## Task goal
Please quote exactly the opening lines of the data, from the first line to the one where "from FreeCAD import Vector" appears.

>> start Collected data

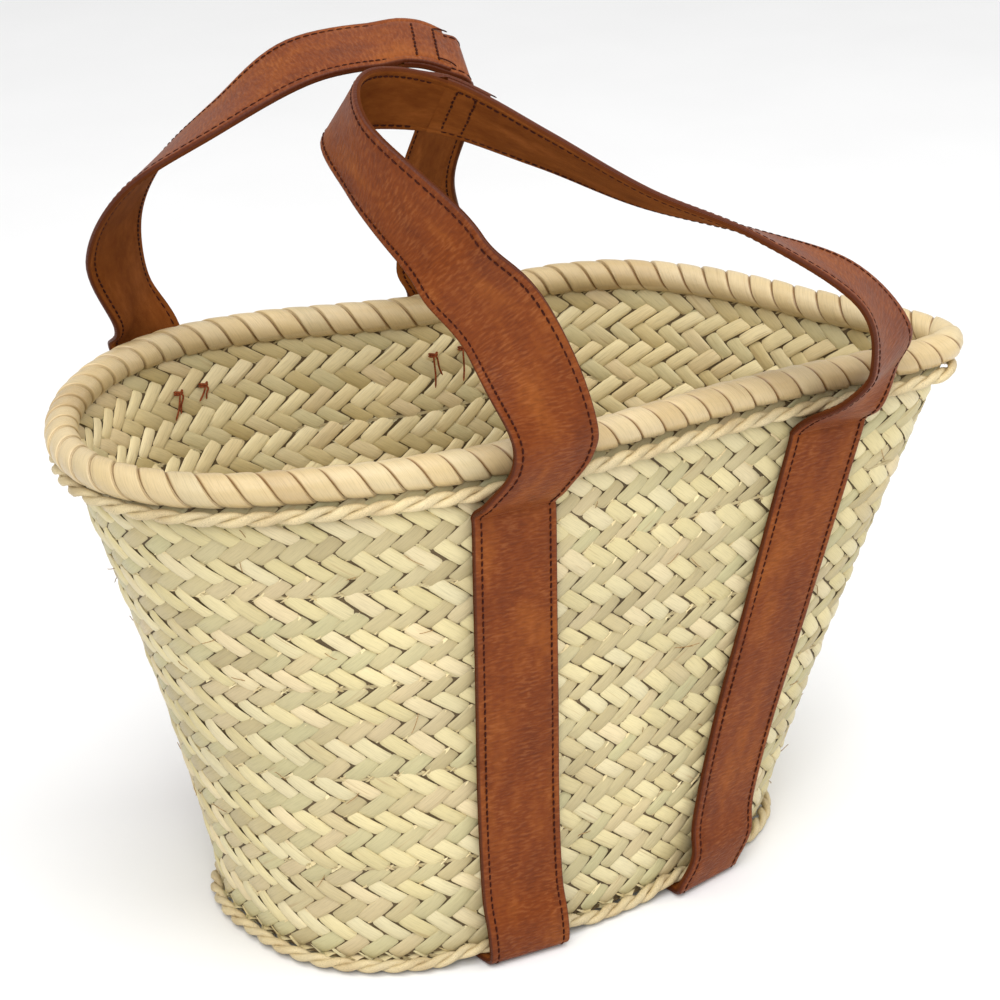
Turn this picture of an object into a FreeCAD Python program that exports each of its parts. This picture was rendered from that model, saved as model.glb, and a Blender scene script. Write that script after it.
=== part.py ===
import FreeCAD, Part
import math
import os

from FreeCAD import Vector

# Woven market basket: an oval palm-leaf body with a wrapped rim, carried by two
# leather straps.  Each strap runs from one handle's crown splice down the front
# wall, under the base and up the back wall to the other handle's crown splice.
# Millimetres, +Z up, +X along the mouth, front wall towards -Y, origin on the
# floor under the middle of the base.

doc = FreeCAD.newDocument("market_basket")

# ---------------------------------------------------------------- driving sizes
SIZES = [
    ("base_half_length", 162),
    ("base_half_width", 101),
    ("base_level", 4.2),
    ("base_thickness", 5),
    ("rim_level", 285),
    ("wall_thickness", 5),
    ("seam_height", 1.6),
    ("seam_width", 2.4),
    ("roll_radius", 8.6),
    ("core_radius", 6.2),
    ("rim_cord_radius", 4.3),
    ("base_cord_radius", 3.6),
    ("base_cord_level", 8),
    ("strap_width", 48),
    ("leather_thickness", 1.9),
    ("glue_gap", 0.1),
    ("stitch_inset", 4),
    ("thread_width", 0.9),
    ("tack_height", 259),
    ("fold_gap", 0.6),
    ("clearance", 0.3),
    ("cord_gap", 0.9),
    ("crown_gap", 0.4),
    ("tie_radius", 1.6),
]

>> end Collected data

## Solution to the problem
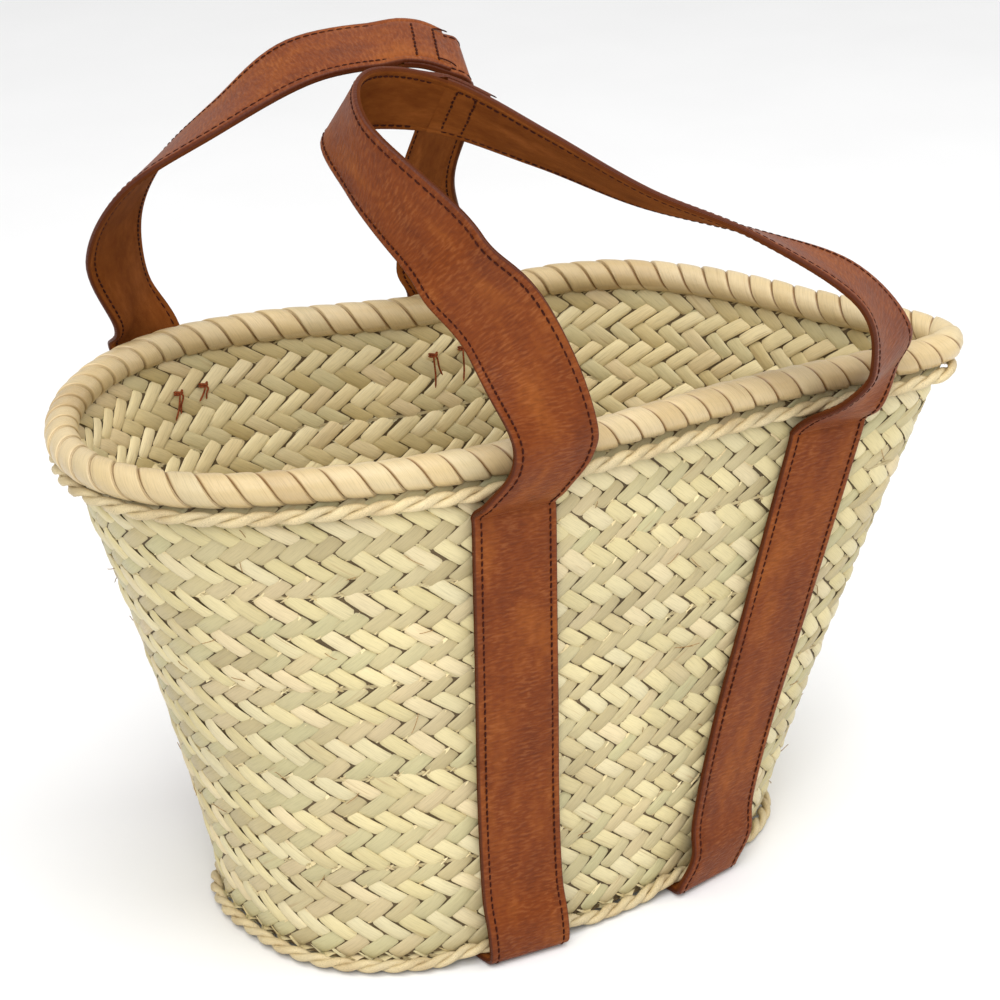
Turn this picture of an object into a FreeCAD Python program that exports each of its parts. This picture was rendered from that model, saved as model.glb, and a Blender scene script. Write that script after it.
=== part.py ===
import FreeCAD, Part
import math
import os

from FreeCAD import Vector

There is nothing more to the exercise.